What began as a small lab—the Neural Interface Technology Research and Optimization (NITRO) Laboratory—in the Biomedical Engineering department at The University of Wisconsin-Madison, has evolved into today’s Wisconsin Institute for Translational Neuroengineering (WITNe).
Our story begins with the Biomedical Engineering Department (BME), which got started as a virtual department, enrolling its first undergraduate students in 2001. The department’s first brick and mortar building was completed in 2002, and the NITRO lab was established soon thereafter. Initial projects began with flexible, high-density thin film electronics, in vitro microfluidic systems, non-invasive EEG-based neural interfaces, and new educational initiatives.
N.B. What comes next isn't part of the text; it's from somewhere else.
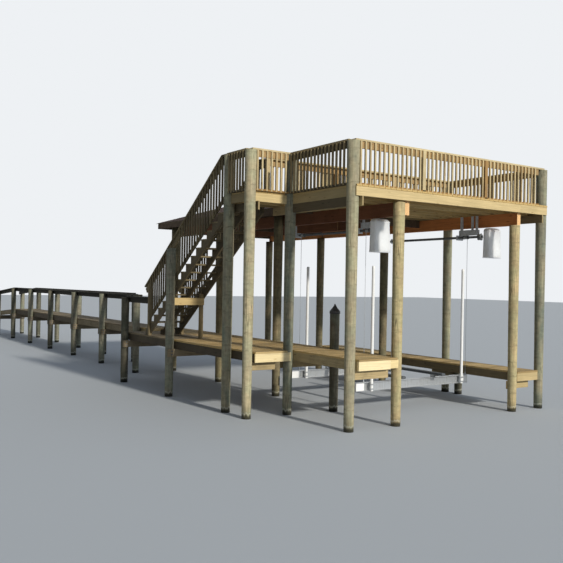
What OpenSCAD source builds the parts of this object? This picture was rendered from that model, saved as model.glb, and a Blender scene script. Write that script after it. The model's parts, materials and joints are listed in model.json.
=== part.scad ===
// Wooden jetty: a dock beside a slip, an upper deck over the slip, a stair up to it,
// a boat lift under it, and a walkway that runs back to the shore in equal bays.
// X runs to the right along the outer end, Y runs back to the shore and Z is up.
// The origin is the centre of the near corner pile, where it meets the water.

/* [Plan] */
// From the near corner pile row to the left pile row of the slip
slip_left = 1223; // [1180:1:1260]
// From the near corner pile row to the right pile row of the slip
slip_right = 4829; // [4780:1:4880]
// From the near corner pile row to the outer pile row
outer_row = 5780; // [5740:1:5820]
// How far the stair's pile row stands outside the near corner row
stair_row = 1034; // [1000:1:1060]
// Depth of the upper deck
upper_depth = 2988; // [2960:1:3020]
// Where the deck steps out towards the stair
tab_start = 2113; // [2080:1:2150]
// Length of one bay of the walkway
bay = 2960; // [2900:10:3000]
// Number of level walkway bays, before the sloping one
level_bays = 5; // [2:1:5]
// Fall of the last bay, down to the shore
ramp_fall = 210; // [150:5:260]

/* [Heights above the water] */
// Top of the dock and the walkway
dock_top = 1400; // [1380:5:1420]
// Top of the lower catwalk on the right of the slip
catwalk_top = 905; // [880:5:930]
// Top of the walkway's rail
walk_rail_top = 2420; // [2380:5:2460]
// Top of the upper deck
upper_top = 4790; // [4770:5:4810]
// Top of the upper deck's rail
rail_top = 5680; // [5650:5:5710]

/* [Piles] */
// Width of a pile at the water
pile_foot_d = 200; // [180:1:210]
// Width of a pile at the height of the upper rail
pile_butt_d = 255; // [235:1:260]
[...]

In 2010, the NITRO lab transitioned into optics and nanoscale, and moved into the Wisconsin Institutes for Medical Research (WIMR) building in 2014. This move to WIMR allowed for more effective and productive cross-lab communication. Relocating to the medical centers of campus has allowed for unprecedented collaboration between engineering researchers and medical researchers and practitioners.
Since 2015, the idea of a collaborative space to share research and resources had been brewing. This led to the development and growth of the idea for the Wisconsin Institute for Translational Neuroengineering (WITNe).
Today WITNe is a place where brilliant minds, innovative science and exceptional people come together to discover world changing ideas. We foster pushing the envelope and finding the best ways to bring translational neuroengineering into the future of medicine.